The realization came late in the development of the album and too late for Dan and the band to prevent some of their lunacy from making it onto the finished album. If ever the band's humorous personality is going to be heard, 'If I Left The Zoo' is the moment for it to be revealed musically. Dan explains, "The mix process for this record was done almost entirely without us because we had to go do concerts so Dennis was on his own. When we finally got to hear the songs in their finished form, we realized that all that stuff that we thought would end up getting cut out, the nuances, the ambient noise, the laughter and the talking was all still in there. It was unintentional but when I listen to it now, I think it really does capture the attitude of the way we were in the studio. There was so much laughter and a lot of joking so it's good that he kept it."
To illustrate the less-polished quirky, side of the band's latest recording, I asked Dan to explain the song "Goodbye, Goodnight" which is the opening cut of the album. Dan admits, "It is written from a strange perspective. I was watching the movie Titanic and I found some of the most interesting characters in the movie were the string players, the little quartet that had to stay and play while the ship is going down. 'Goodbye, Goodnight' is really a song about the end times, or coming to that place at the end of your life but from their perspective."
There's a '60s vibe on 'If I Left The Zoo' which might surprise fans because it gives the album more flavour than its polished predecessor. Dan shares, "We've all been listening to some classic rock and so we've probably been influenced by that on this album." Isn't there a danger that they might alienate the fans who bought the first two albums? "We might not sound like what we used to sound like, but we have to say, you wouldn't want us to just re-record the same sort of songs the same way all the time. Most of the time I've heard bands that try to emulate their style on the next record, it seems like almost a desperate cry to have people still like their music without being adventurous and moving out and expanding when their art expands. It is tempting to tread water, but it seems like culture is changing so quickly and styles of music change, so you almost have to be able to keep moving and reinvent yourself over and over again."
The success of Jars Of Clay seems like the triumph of a band who have had mega-success thrust upon them, rather than seeking to become one of the biggest bands in Christian music. Although they have successfully negotiated their way through the occasional London showcase and the rigours of mainstage Greenbelt, there are many who have caught them live who are unimpressed by their static live show. Yet the band keep selling albums not by virtue of an image, a knock 'em dead live set or a reputation for life-changing ministry. Instead their very ordinariness suggests that...shock horror...they sell on the strength of their music!
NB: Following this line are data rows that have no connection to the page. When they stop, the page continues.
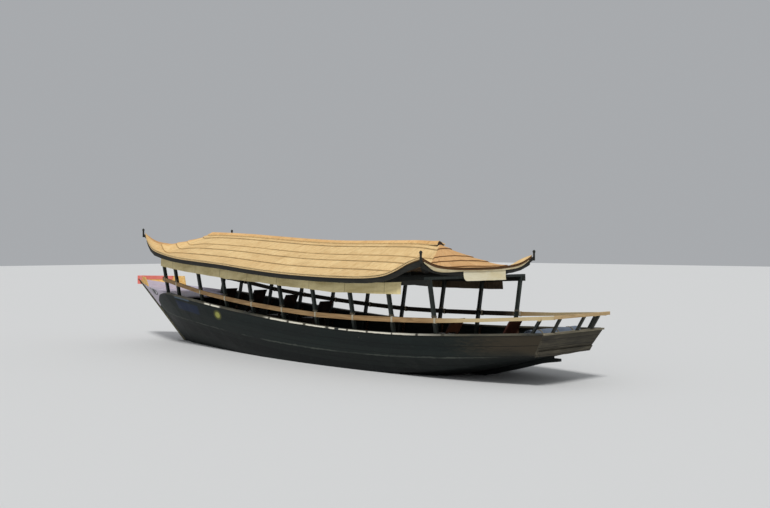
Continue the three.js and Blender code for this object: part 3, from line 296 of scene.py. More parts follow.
def hullMaterial(name, marked):
    material, place = startMaterial(name, 0.68, 0.0, 0.2)
    look = hullLook
    x, y, z = axesOf(place)
    broad = longGrain(place, (0.9, 0.9, 2.6), 5, 0.6)
    fine = longGrain(place, (7, 7, 34), 5, 0.65, 0.4)
    streaks = longGrain(place, (16, 16, 1.6), 4, 0.6)
    low, high = ("deep", "dark") if marked else ("low", "deep")
    color = rampOf(broad, [(0.3, hullPaint[low]), (0.6, hullPaint[high]), (0.8, hullPaint[high])])
    depth = minus(curveOf(x, sheerCurve), z)
    tone = boardTones(depth, look["board"])
    for mask, share in ((tone, look["toneShare"]), (maskOf(fine, 0.5, 0.78), look["grainShare"]),
                        (maskOf(streaks, 0.55, 0.8), look["streakShare"])):
        color = washOf(color, mask, share, hullPaint["faded"])
    height = minus(z, curveOf(x, strakeCurve))
    # a paler band along the strake line, patchy along its length
    strakeBand = plus(mathOf("ABSOLUTE", minus(height, look["strakeBandLevel"])), times(fine, look["strakeBandGrain"]))
    strakeBand = times(fadeOf(strakeBand, *look["strakeBandEdge"]), maskOf(broad, 0.36, 0.6))
    color = blendOf(strakeBand, color, hullPaint["strakeBandTone"])
    scuffs = longGrain(place, (5, 5, 19), 7, 0.7, 1.2)
    color = blendOf(maskOf(scuffs, 0.70, 0.74), color, hullPaint["bare"])
    aft = stirred(x, fine, look["ragX"])
    rise = stirred(z, broad, look["ragZ"])
    worn = times(maskOf(aft, *look["wornX"]), maskOf(rise, *look["wornZ"]))
    color = washOf(color, worn, look["wornShare"], hullPaint["sternWood"])
    seams = boardLines(depth, look["board"], look["seam"])
    color = washOf(color, seams, look["seamShare"], hullPaint["seam"])
    if marked:
        color = bowMarks(x, y, z, fine, color)
    height = plus(fine, times(scuffs, 0.6))
    return finished(material, color, (minus(height, times(seams, 1.5)), 0.35, 0.004), (broad, 0.55, 0.8))


markSet = {
    "eye": (-4.86, 1.192), "eyeTilt": 0.10,
    "eyeRings": (((0.28, 0.088), "pupil"), ((0.22, 0.060), "white"), ((0.14, 0.056), "pupil")),
    "patch": (-3.50, -2.52), "patchSoft": 0.05, "patchTilt": (3.0, 0.1), "band": (0.78, 0.82, 0.98, 1.01),
    "strip": (1.04, 1.055), "stripEnd": (-2.8, -2.9), "spot": (-1.71, 0.795), "spotSize": (0.15, 0.10),
    "spotRings": ((1.0, "ring"), (0.62, "olive")), "edgeX": 4.22, "lean": (1.2, -3.1), "round": (1.10, -42.0),
    "edgeSoft": 0.03, "edgeRag": 0.12,
}


def spotMask(x, z, centre, size, soft):
    across = mathOf("DIVIDE", minus(x, centre[0]), size[0])
    up = mathOf("DIVIDE", minus(z, centre[1]), size[1])
    far = mathOf("SQRT", plus(times(across, across), times(up, up)))
    return fadeOf(far, 1 - soft, 1 + soft)


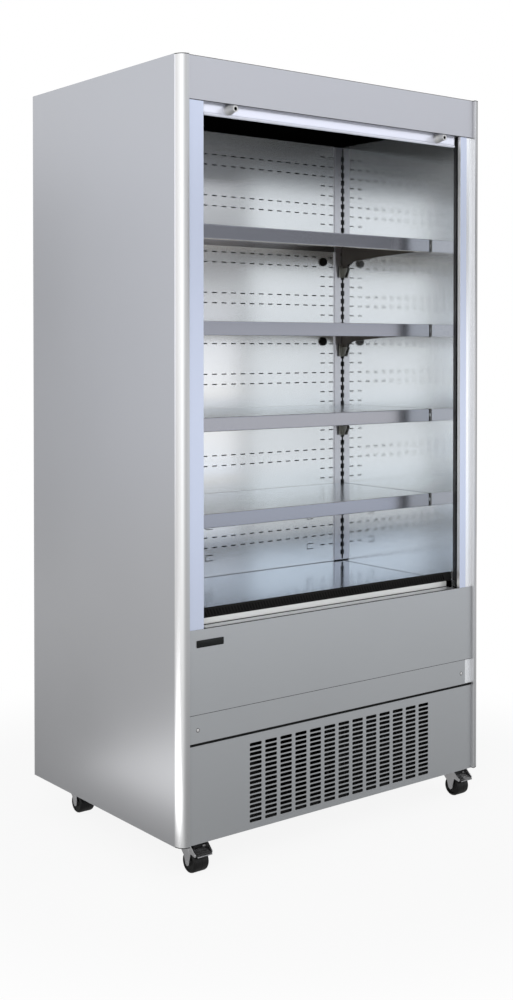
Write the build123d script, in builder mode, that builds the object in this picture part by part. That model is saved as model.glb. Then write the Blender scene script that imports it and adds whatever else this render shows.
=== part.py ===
from build123d import *
from math import cos, radians, sin, sqrt
import os

os.makedirs("parts", exist_ok=True)

# Open multideck display fridge on castors. Millimetres, +Z up, front towards -Y, floor at Z = 0.
# The origin is on the floor, in the middle of the width and of the overall depth.
# A "depth" runs backwards from the front faces of the two corner posts.

# ---- driving dimensions ----
WIDTH = 1000
BODY_DEPTH = 693
HEIGHT = 1910
FLOOR_GAP = 85  # under the body, filled by the castors
KNOB_REACH = 8.5  # the blind's knobs stand this far in front of the posts

SHEET = 1.0
GAP = 0.3  # fitting gap between neighbouring sheet parts
HALF = WIDTH / 2
Y_FRONT = (KNOB_REACH - BODY_DEPTH) / 2

POST_WIDTH = 26
POST_RADIUS = 24
POST_WALL = 1.8
POST_CAP = 2
FLANGE_INNER = 450  # the posts' inner flanges end here, from the middle
FLANGE_DEPTH = 10

PANEL_DEPTH = 8  # front panels sit this far behind the post fronts
PANEL_HALF = HALF - POST_WIDTH - GAP
RETURN_HALF = FLANGE_INNER - 1
HEADER_BOTTOM = 1809
LOWER_TOP = 584
LOWER_BOTTOM = 386.5
COVER_TOP = 385.5
COVER_BOTTOM = 319
GRILLE_TOP = 314

OPEN_HALF = 428  # half of the clear opening between the frame strips
STRIP_OUTER = 451
STRIP_RETURN = 10

LINER_HALF = 440
LINER = 0.8
DUCT_DEPTH = 506.5  # front face of the slotted duct panel
REAR_LINER_DEPTH = 617.8
WELL_FLOOR = 428.6
LINER_TOP = 1876.3
CEILING = 1838
DECK_TOP = 597
FLOOR_SLAB_BOTTOM = 388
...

In these days of the mega hype, marketing strategies and sales conferences, CCM fans actually just seem incapable of holding back from buying Jars Of Clay CDs.
Success, of course, brings a whole new set of challenges. Dan Haseltine himself has a reputation for being "The Quiet One" in the band and yet, when it comes to talking about some of the things the band have been through, he is honest when he considers how three million album sales have affected him. Specifically, I was curious to discover how pressure and success has altered or affected his relationship with God? "It's done great things just in terms of helping me deal with the level of success and of the things that really matter." He continues candidly, "There's definitely a time when you start really thinking you need all of the success, and you need the praise from people, and when it stops coming it creates a very real identity crisis."
That experience forced Dan to take a hard look at the reality of God in his life. "I asked myself, 'Who is Christ and who is he supposed to be in my life? What do I have because of what he did?' It was just a great wake up call to be able to come back to the cross. Again I realise that even amidst a bunch of praise from different people for the music, I'm still not able to do any of this without Jesus Christ. Without knowing that he's given me the ability to do these things. That's what it's really done, it's given me a chance to come back and strip away all those different things that have cluttered my mind and heart, that made me think that I needed all this other stuff. That I needed that kind of praise or needed to have these material possessions or reach that status, any of that. To come and see that Jesus Christ was the end all, not a place to start and say, 'I have Christ and now I need this and this and this,' but instead, 'I have Christ and that's really all I need.'"
The rooting of Dan's life into the heart of his faith has been a major factor in helping him to deal with some of the more unpleasant criticism that has been thrown at the band from some quarters. It seems that the American Christian music scene really struggles with artists who want to take their music into the mainstream. In the past, Jars have fallen into the jaws of this CCM Expectation Monster and been mauled by critics who are spiritually well-intentioned, but off-the-mark, when it comes to understanding the band's intentions and motivations. Like other artists, the Jars have had to deal with rumours about their spiritual health, vocal criticisms about the venues where they choose to play, the other artists who share the bill on mainstream gigs and a whole host of other areas where fans, critics and church leaders feel that the band are not "doing it right".
Dan is able to look back at some of those issues and be philosophical
but surely, the response of some quarters of the Church must leave him
a little cynical about Christianity? He responds, "There's a Christian
sub-culture and I think some of my frustrations have been more with
that Christian sub-culture than they have with Christianity. One of
the things I've learned is that you don't look to Christians to find
out whether or not you want Christ or whether or not Christ is who he
says he is. You don't look to other Christians because what you're
just gonna see is another person that is very willing and capable of
failing at every turn. You really have to look at Christ. It's very
easy for me to look at Christians and say, 'I'm just sick of this,
sick of having to explain myself. I'm sick of the boxes that we put
God and religion in.' Sometimes that will affect my ability to go and
to seek Christ and feel like I have a viable relationship with him. It
can be difficult, so you have to get to that point where you separate
the two. Because Christ is who he says he is, I can extend grace to
these people but I really don't have to like what they do.